Let me begin by describing a particular non-standard model $M$ of the theory of $n$ successor functions, i.e., of the complete first-order theory of the $n$-fold branching tree $T$. $M$ consists of $T$ plus the set $A$ of all infinite sequences of elements of $\{1,2,\dots,n\}$. $S_i$ acts on $A$ by sending any sequence $(a_0,a_1,\dots)$ to $(i,a_0,a_1,\dots)$.
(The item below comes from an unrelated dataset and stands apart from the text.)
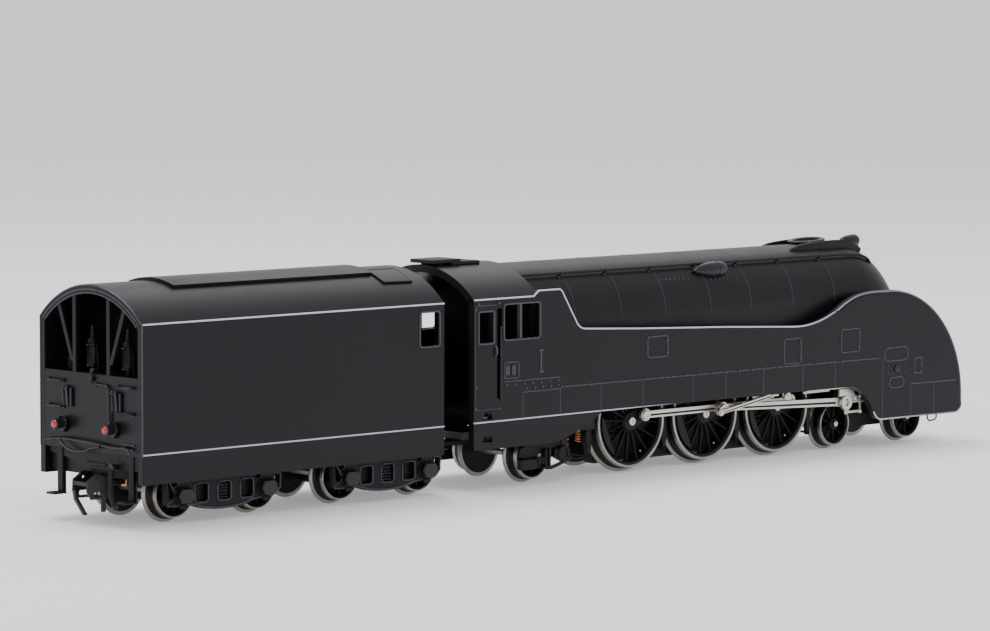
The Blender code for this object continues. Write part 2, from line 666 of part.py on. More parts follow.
def make_motion():
    """Cylinders, slide bars, crossheads and rods of both sides."""
    z = DRIVER_AXLE_Z
    for name, side in SIDES.items():
        casting = side_box(f"cylinder_{name}", (53.6, 58.8), (3.9, 8.2), (4.5, 8.2), side)
        chest = side_box("chest", (54.2, 58.2), (3.9, 7.6), (8.0, 11.0), side)
        bore = rod("bore", (52, side * 7.6, z), (60, side * 7.6, z), 0.32, segments=16)
        cut(union(casting, chest), bore)

        bar = side_box(f"slide_bar_{name}", (40.5, 53.5), SLIDE_LAYER, (8.1, 8.4), side, "nickel")
        hanger = side_box("hanger", (40.55, 41.1), (SLIDE_LAYER[0] + 0.02, SLIDE_LAYER[1] - 0.02),
                          (8.2, 12.4), side)
        radius_rod = side_box("radius_rod", (31.4, 40.7), (7.42, 7.66), (9.0, 9.35), side)
        union(bar, hanger, radius_rod)

        x = MAIN_AXLE_X + crank_offset(-1)[0] + MAIN_ROD_LENGTH
        span = sorted((side * SLIDE_LAYER[0], side * SLIDE_LAYER[1]))
        outline = [(x - 1.7, 7.3), (x - 1.7, 8.05), (x + 1.5, 8.05), (x + 1.5, 7.3), (x + 0.9, 5.4),
                   (x - 0.4, 4.8), (x - 0.9, 5.4)]
        head = plate(f"crosshead_{name}", "XZ", outline, span, "nickel")
        link_bar = side_box("union_link", (x - 0.3, x + 2.6), (7.5, 7.9), (4.85, 5.15), side)
        lever = side_box("lever", (x + 2.3, x + 2.6), (7.5, 7.9), (4.9, 7.2), side)
        piston = rod("piston_rod", (x + 0.6, side * 7.6, z), (x + 8.0, side * 7.6, z), 0.22, segments=12)
        union(head, link_bar, lever, piston)
        ORIGINS[f"crosshead_{name}"] = (x, side * 7.6, z)

        pin_x, pin_z = crank_offset(side)
        pins = [(DRIVER_X[n] + pin_x, z + pin_z) for n in (3, 2, 1)]
        span = sorted((side * COUPLING_LAYER[0], side * COUPLING_LAYER[1]))
        bar = side_box(f"coupling_rod_{name}", (pins[0][0], pins[2][0]),
                       (COUPLING_LAYER[0] + 0.05, COUPLING_LAYER[1] - 0.05),
                       (pins[0][1] - 0.36, pins[0][1] + 0.36), side, "nickel")
        eyes = [plate("eye", "XZ", ring(pin, 0.78, 14), span, "nickel") for pin in pins]
        bores = [rod("bore", (pin[0], -9, pin[1]), (pin[0], 9, pin[1]), 0.5, segments=12) for pin in pins]
        cut(union(bar, *eyes), *bores)
        ORIGINS[f"coupling_rod_{name}"] = (pins[1][0], side * COUPLING_LAYER[0], pins[1][1])

        big_end = pins[1]
        small_end = (big_end[0] + MAIN_ROD_LENGTH, big_end[1] - (0.75 if side < 0 else 0.0))
        span = sorted((side * MAIN_LAYER[0], side * MAIN_LAYER[1]))
        main = plate(f"main_rod_{name}", "XZ", stadium(big_end, small_end, 0.72, 0.5), span, "nickel")
        bore = rod("bore", (big_end[0], -9, big_end[1]), (big_end[0], 9, big_end[1]), 0.5, segments=12)
        cut(main, bore)
        ORIGINS[f"main_rod_{name}"] = (big_end[0], side * MAIN_LAYER[0], big_end[1])

        off_x, off_z = return_offset(side)
        start = (MAIN_AXLE_X + off_x, z + off_z)
        end = (start[0] + 9.3, 8.15)
        span = sorted((side * ECCENTRIC_LAYER[0], side * ECCENTRIC_LAYER[1]))
        eccentric = plate(f"eccentric_rod_{name}", "XZ", stadium(start, end, 0.48, 0.3), span, "nickel")
        bore = rod("bore", (start[0], -9, start[1]), (start[0], 9, start[1]), 0.27, segments=12)
        cut(eccentric, bore)
        ORIGINS[f"eccentric_rod_{name}"] = (start[0], side * ECCENTRIC_LAYER[0], start[1])


# ---------------------------------------------------------------- tender

def make_tender_body():
    shell = plate("tender_shell", "YZ", shell_section(TENDER_EAVE_Z, TENDER_ROOF_Z, SKIRT_FOOT - 0.1),
                  (TENDER_REAR_X + 0.8 + CLEARANCE, TENDER_FRONT_X))
    roof = arch(BODY_HALF_WIDTH, TENDER_EAVE_Z, TENDER_ROOF_Z, inset=WALL / 2)
    wall = [(8.8, 9.4)] + roof + [(-8.8, 9.4)]
    bulkheads = [plate("bulkhead", "YZ", wall, (x, x + 0.8)) for x in (-61.9, -28.6)]
    shell = union(shell, *bulkheads)
    for side in SIDES.values():
        shell = cut(shell, side_box("window", (-26.6, -23.6), (8.0, 9.6), (17.9, 22.0), side))

    outer = arch(BODY_HALF_WIDTH, TENDER_EAVE_Z, TENDER_ROOF_Z)
    frame = plate("tender_end_frame", "YZ", [(BODY_HALF_WIDTH, 8.2)] + outer + [(-BODY_HALF_WIDTH, 8.2)],
                  (TENDER_REAR_X, TENDER_REAR_X + 0.8))
    opening_arch = arch(BODY_HALF_WIDTH, TENDER_EAVE_Z, TENDER_ROOF_Z, inset=1.0)
    sill_z = 16.9
    opening = plate("opening", "YZ", [(8.25, sill_z)] + opening_arch + [(-8.25, sill_z)],
                    (TENDER_REAR_X - 1, TENDER_REAR_X + 2))
    frame = cut(frame, opening)
    for side in SIDES.values():
        x = (TENDER_REAR_X + 0.1, TENDER_REAR_X + 0.7)
        post = side_box("post", x, (2.75, 3.35), (sill_z - 0.3, 25.8), side)
        low, high = (3.2, 18.7), (6.2, 24.6)
        brace = plate("brace", "YZ", [(side * a, b) for a, b in
                                      ((low[0] - 0.1, low[1] - 0.6), (low[0] + 0.5, low[1] - 0.6),
                                       (high[0] + 0.3, high[1]), (high[0] - 0.3, high[1]))],
                      (TENDER_REAR_X + 0.15, TENDER_REAR_X + 0.65))
        frame = union(frame, post, brace)

    covers = (("ridge_cover", (-59.2, -29.5), (-4.0, 4.0)), ("roof_hatch", (-29.2, -25.1), (-6.1, -2.9)))
    for name, x, y in covers:
        radius = (BODY_HALF_WIDTH ** 2 + 16) / 8
        centre_z = TENDER_ROOF_Z - radius
        spread = [degrees_of(edge / radius) for edge in y]
        lift = 0.35 if name == "ridge_cover" else 0.3
        outer = arc((0, centre_z), radius + lift, 90 - spread[0], 90 - spread[1], 10)
        inner = arc((0, centre_z), radius + CLEARANCE, 90 - spread[1], 90 - spread[0], 10)
        plate(name, "YZ", outer + inner, x)


def make_tender_floor():
    floor = box("tender_floor", (-66.8, -8.25, 8.4), (-24.0, 8.25, 9.3))
    sill = box("sill", (-66.0, -2.6, 7.2), (-24.6, 2.6, 8.8))
    beam = box("beam", (-66.85, -7.6, 5.3), (-66.2, 7.6, 8.9))
    draw_pin = rod("draw_pin", (TENDER_PIN_X, 0, 4.7), (TENDER_PIN_X, 0, 7.6), 0.6)
    pivots = [rod("pivot", (x, 0, 4.7), (x, 0, 7.6), 0.8) for x in BOGIE_X.values()]
    coupler_pin = rod("coupler_pin", (-64.6, 0, 4.4), (-64.6, 0, 7.6), 0.5)
    filler = turned("filler", [(0, 8.9), (0.5, 8.9), (0.5, 17.9), (0.62, 17.95), (0.62, 18.2), (0, 18.2)],
                    Matrix.Translation((BAY_X, 7.2, 0)), "frame_black", steps=14)
    union(floor, sill, beam, draw_pin, *pivots, coupler_pin, filler)


def make_tender_fittings():
    """Steam pumps in the rear bay, lamps, steps, hose and uncoupling lever on the end."""
    foot = 9.35
    pump = [(0, foot), (0.35, foot), (0.35, 17.2), (0.75, 17.4), (0.75, 17.65), (0.6, 17.7), (0.6, 19.7),
            (0.78, 19.75), (0.78, 19.95), (0.45, 20.3), (0.28, 20.5), (0.28, 21.5), (0, 21.5)]
    for name, y in (("pump_right", -3.1), ("pump_left", 3.3)):
        turned(name, pump, Matrix.Translation((BAY_X, y, 0)), "frame_black", steps=14)
    for name, y in (("tail_lamp_right", -4.4), ("tail_lamp_left", 4.75)):
        face = TENDER_REAR_X - CLEARANCE
        turned(name, [(0, face), (0.35, face), (0.35, face - 0.35), (0.62, face - 0.45), (0.62, face - 1.15),
                      (0.42, face - 1.35), (0.42, face - 1.55), (0, face - 1.55)],
               along_x(y, 11.0), "lamp", steps=14)
    for name, y in (("step_right", (-7.2, -6.2)), ("step_left", (5.6, 6.6))):
        hanger = box(name, (-67.5, y[0], 3.0), (-67.0, y[1], 8.0))
        tread = box("tread", (-68.9, y[0] - 0.2, 2.9), (-67.1, y[1] + 0.2, 3.2))
        union(hanger, tread)
    lever_x = TENDER_REAR_X - 0.45
    route = [(y, 8.9 - 0.55 * cos(y / 7.4 * pi)) for y in (-7.4, -6, -4.5, -3, -1.5, 0, 1.5, 3, 4.5, 6, 7.4)]
    wire("uncoupling_lever", [(lever_x, y, z) for y, z in route], 0.17)
    hose = curve_through([(6.6, -67.35), (5.6, -67.9), (4.2, -68.2), (2.9, -67.9), (2.3, -67.5)], 3)
    wire("brake_hose", [(x, -4.1, z) for z, x in hose], 0.3)


def make_coupler():
    """Swinging hook coupler with a tail that hangs to rail height."""
    ORIGINS["coupler"] = (-64.6, 0, 4.7)
    shank = box("coupler", (-67.6, -0.7, 4.2), (-63.8, 0.7, 4.9))
    jaw = [(-67.4, 4.2), (-67.4, 5.25), (-68.6, 5.4), (REAR_X, 4.6), (REAR_X, 3.2), (-69.0, 2.6),
           (-68.3, 2.6), (-68.1, 4.2)]
    head = plate("head", "XZ", jaw, (-1.5, 1.5), "frame_black")
    hanging = [(-69.1, 2.9), (-68.6, 2.9), (-67.4, 1.0), (-67.8, 0.9)]
    tail = plate("tail", "XZ", hanging, (-0.5, 0.5), "frame_black")
    bore = rod("bore", (-64.6, 0, 3), (-64.6, 0, 8), 0.6, segments=20)
    cut(union(shank, head, tail), bore)


def make_drawbar():
    ORIGINS["drawbar"] = (ENGINE_PIN_X, 0, DRAWBAR_Z[0])
    outline = stadium((TENDER_PIN_X, 0), (ENGINE_PIN_X, 0), 1.3, 1.3, 10)
    bar = plate("drawbar", "XY", outline, DRAWBAR_Z, "frame_black")
    pins = (TENDER_PIN_X, ENGINE_PIN_X)
    bores = [rod("bore", (x, 0, 4), (x, 0, 6.5), 0.75, segments=12) for x in pins]
    cut(bar, *bores)


def make_bogie(name):
    """Cast bogie: two windowed side frames joined by a bolster at the pivot."""
    centre_x = BOGIE_X[name]
    z = CARRYING_AXLE_Z
    ORIGINS[f"bogie_frame_{name}"] = (centre_x, 0, z)
    bolster = box(f"bogie_frame_{name}", (centre_x - 1.45, -6.8, 4.9), (centre_x + 1.45, 6.8, 5.75))
    half = BOGIE_HALF_BASE
    outline = [(-half - 2.5, 4.55), (-half - 1.4, 5.9), (half + 1.4, 5.9), (half + 2.5, 4.55),
               (half + 1.3, 1.95), (half - 1.4, 1.9), (3.0, 1.5), (-3.0, 1.5), (-half + 1.4, 1.9),
               (-half - 1.3, 1.95)]
    for side in SIDES.values():
        span = sorted((side * 6.35, side * 7.3))
        frame = plate("frame", "XZ", [(centre_x + x, height) for x, height in outline], span, "frame_black")
        windows = [side_box("window", (x - 0.95, x + 0.95), (6.0, 8.0), (2.35, 4.35), side)
                   for x in (centre_x - 2.85, centre_x, centre_x + 2.85)]
        frame = cut(frame, *windows)
        boxes = [side_box("axlebox", (x - 1.15, x + 1.15), (7.05, 8.05), (z - 1.1, z + 1.1), side)
                 for x in (centre_x - half, centre_x + half)]
        bearings = [rod("bearing", (x, side * 6.0, z), (x, side * 7.2, z), 0.55, segments=20)
                    for x in (centre_x - half, centre_x + half)]
        frame = cut(union(frame, *boxes), *bearings)
        bolster = union(bolster, frame)
    cut(bolster, rod("pivot_bore", (centre_x, 0, 3), (centre_x, 0, 7), 0.95, segments=20))
    carrying_wheelset(f"{name}_bogie_wheelset_rear", centre_x - half, 7.1)
    carrying_wheelset(f"{name}_bogie_wheelset_front", centre_x + half, 7.1)


# ---------------------------------------------------------------- build

def to_metres():
    """Put each moving piece's origin on its joint and turn millimetres into metres."""
    for obj in PARTS.objects:
        origin = Vector(ORIGINS.get(obj.name, (0, 0, 0)))
        obj.data.transform(Matrix.Scale(MM, 4) @ Matrix.Translation(-origin))
        obj.location = origin * MM
        obj.data.shade_smooth()
        obj.data.set_sharp_from_angle(angle=radians(30))


def main():
    make_cab()
    make_valances()
    make_boiler()
    make_nose()
    make_roof_fittings()
    make_turret_covers()
    make_handrails()
    make_chassis()
    make_drive()
    for number in DRIVER_X:
        make_driver(number)
    make_trucks()
    make_motion()
    make_tender_body()
    make_tender_floor()
    make_tender_fittings()
    make_coupler()
    make_drawbar()
    for name in BOGIE_X:
        make_bogie(name)
    to_metres()


main()
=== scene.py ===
# %% [markdown]
# # A streamlined steam locomotive in N scale
# The object is a small-scale model: a black 4-6-2 engine with a bogie tender.
# The mechanical model is loaded first as a fixed frame, and every piece made here
# rides on one of its bodies, so wheels turn and bogies swing with what they carry.

# %% Load the frame
import bpy
import bmesh
from math import asin, atan2, cos, degrees, pi, radians, sin, sqrt
from mathutils import Matrix, Vector


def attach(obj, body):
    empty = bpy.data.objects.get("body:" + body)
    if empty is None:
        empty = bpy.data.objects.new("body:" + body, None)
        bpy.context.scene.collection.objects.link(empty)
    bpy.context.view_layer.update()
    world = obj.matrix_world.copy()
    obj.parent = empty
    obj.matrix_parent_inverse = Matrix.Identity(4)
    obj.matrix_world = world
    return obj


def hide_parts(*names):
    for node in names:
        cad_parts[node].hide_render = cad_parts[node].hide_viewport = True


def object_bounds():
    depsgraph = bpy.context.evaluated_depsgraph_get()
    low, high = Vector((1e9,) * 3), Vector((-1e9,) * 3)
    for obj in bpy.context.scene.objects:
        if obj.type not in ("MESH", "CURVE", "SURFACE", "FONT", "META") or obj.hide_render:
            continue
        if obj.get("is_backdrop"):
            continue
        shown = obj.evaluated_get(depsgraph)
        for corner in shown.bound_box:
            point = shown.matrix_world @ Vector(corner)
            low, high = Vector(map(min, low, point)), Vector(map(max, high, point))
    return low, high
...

One might call $M$ "the standard non-standard model", but the analogy with $\mathbb N+\mathbb Z$ fails in at least one respect: $M$ has many nonstandard components. In more detail, consider the graph whose vertices are the elements of the model and whose edges connect any element to any of its $n$ successors. The graph corresponding to the standard model is connected. When $n=1$, the graph corresponding to $\mathbb N+\mathbb Z$ has just two components. But when $n>1$, the graph corresponding to my $M$ has $\mathfrak c$ (the cardinal of the continuum) connected components. Two elements of $A$ are in the same component iff they become equal after you delete some finite initial segments (possibly of different lengths) from each of them. If an analog of $\mathbb N+\mathbb Z$ should have just two components, then it would have to consist of $T$ plus a single component of $A$, and I see no good reason to prefer one component over another.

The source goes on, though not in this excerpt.